[START OF Provided data]
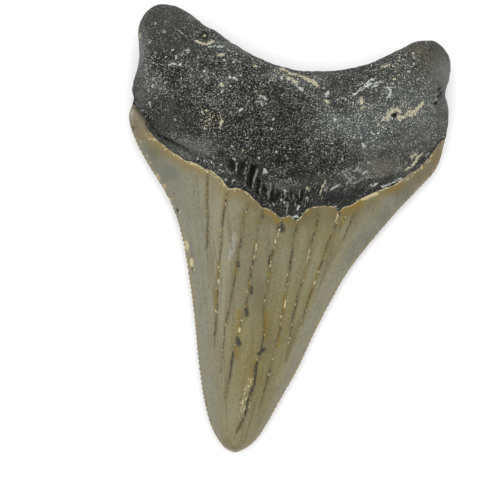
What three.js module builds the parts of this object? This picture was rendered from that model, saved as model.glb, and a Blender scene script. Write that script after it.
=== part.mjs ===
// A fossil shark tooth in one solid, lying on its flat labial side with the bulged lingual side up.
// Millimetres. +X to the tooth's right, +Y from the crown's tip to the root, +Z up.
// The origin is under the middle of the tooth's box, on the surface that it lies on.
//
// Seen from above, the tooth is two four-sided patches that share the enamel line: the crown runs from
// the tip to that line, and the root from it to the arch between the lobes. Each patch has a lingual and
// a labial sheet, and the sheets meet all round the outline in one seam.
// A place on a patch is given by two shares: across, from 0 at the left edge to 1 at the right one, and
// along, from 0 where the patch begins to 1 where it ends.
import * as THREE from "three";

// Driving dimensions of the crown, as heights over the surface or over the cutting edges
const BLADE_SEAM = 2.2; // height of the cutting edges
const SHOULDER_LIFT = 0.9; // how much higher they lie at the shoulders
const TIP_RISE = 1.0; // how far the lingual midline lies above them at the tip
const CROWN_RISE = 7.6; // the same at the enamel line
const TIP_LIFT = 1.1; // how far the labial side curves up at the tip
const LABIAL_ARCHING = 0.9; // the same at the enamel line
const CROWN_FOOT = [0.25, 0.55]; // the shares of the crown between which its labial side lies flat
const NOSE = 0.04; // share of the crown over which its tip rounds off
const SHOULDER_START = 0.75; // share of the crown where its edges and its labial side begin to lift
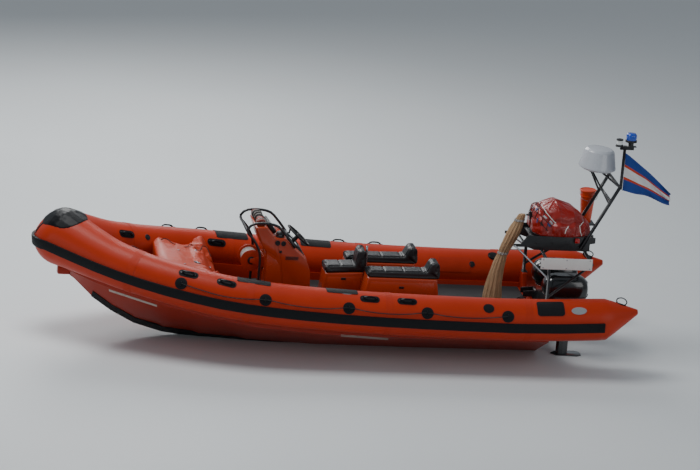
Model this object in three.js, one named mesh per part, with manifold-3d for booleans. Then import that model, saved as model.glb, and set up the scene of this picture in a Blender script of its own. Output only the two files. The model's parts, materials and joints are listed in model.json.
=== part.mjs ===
[END OF Provided data]
All of the entries above should be written out again exactly.

Worked answer:
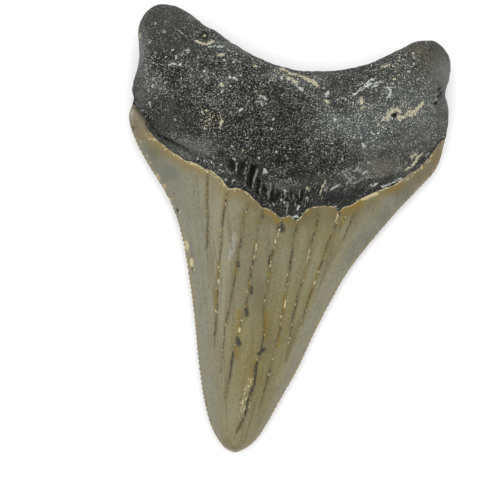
What three.js module builds the parts of this object? This picture was rendered from that model, saved as model.glb, and a Blender scene script. Write that script after it.
=== part.mjs ===
// A fossil shark tooth in one solid, lying on its flat labial side with the bulged lingual side up.
// Millimetres. +X to the tooth's right, +Y from the crown's tip to the root, +Z up.
// The origin is under the middle of the tooth's box, on the surface that it lies on.
//
// Seen from above, the tooth is two four-sided patches that share the enamel line: the crown runs from
// the tip to that line, and the root from it to the arch between the lobes. Each patch has a lingual and
// a labial sheet, and the sheets meet all round the outline in one seam.
// A place on a patch is given by two shares: across, from 0 at the left edge to 1 at the right one, and
// along, from 0 where the patch begins to 1 where it ends.
import * as THREE from "three";

// Driving dimensions of the crown, as heights over the surface or over the cutting edges
const BLADE_SEAM = 2.2; // height of the cutting edges
const SHOULDER_LIFT = 0.9; // how much higher they lie at the shoulders
const TIP_RISE = 1.0; // how far the lingual midline lies above them at the tip
const CROWN_RISE = 7.6; // the same at the enamel line
const TIP_LIFT = 1.1; // how far the labial side curves up at the tip
const LABIAL_ARCHING = 0.9; // the same at the enamel line
const CROWN_FOOT = [0.25, 0.55]; // the shares of the crown between which its labial side lies flat
const NOSE = 0.04; // share of the crown over which its tip rounds off
const SHOULDER_START = 0.75; // share of the crown where its edges and its labial side begin to lift
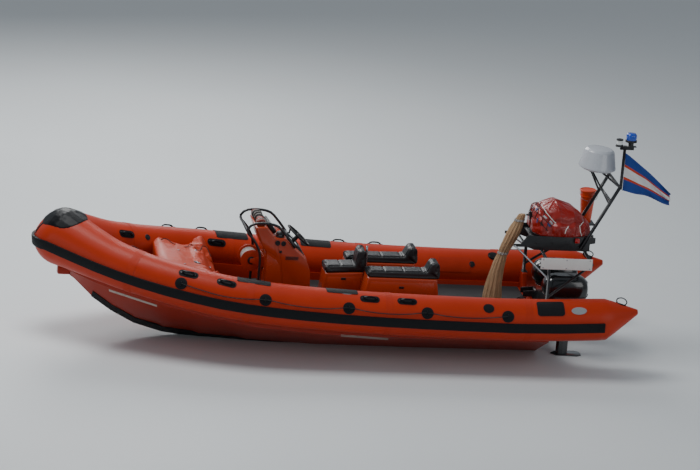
Model this object in three.js, one named mesh per part, with manifold-3d for booleans. Then import that model, saved as model.glb, and set up the scene of this picture in a Blender script of its own. Output only the two files. The model's parts, materials and joints are listed in model.json.
=== part.mjs ===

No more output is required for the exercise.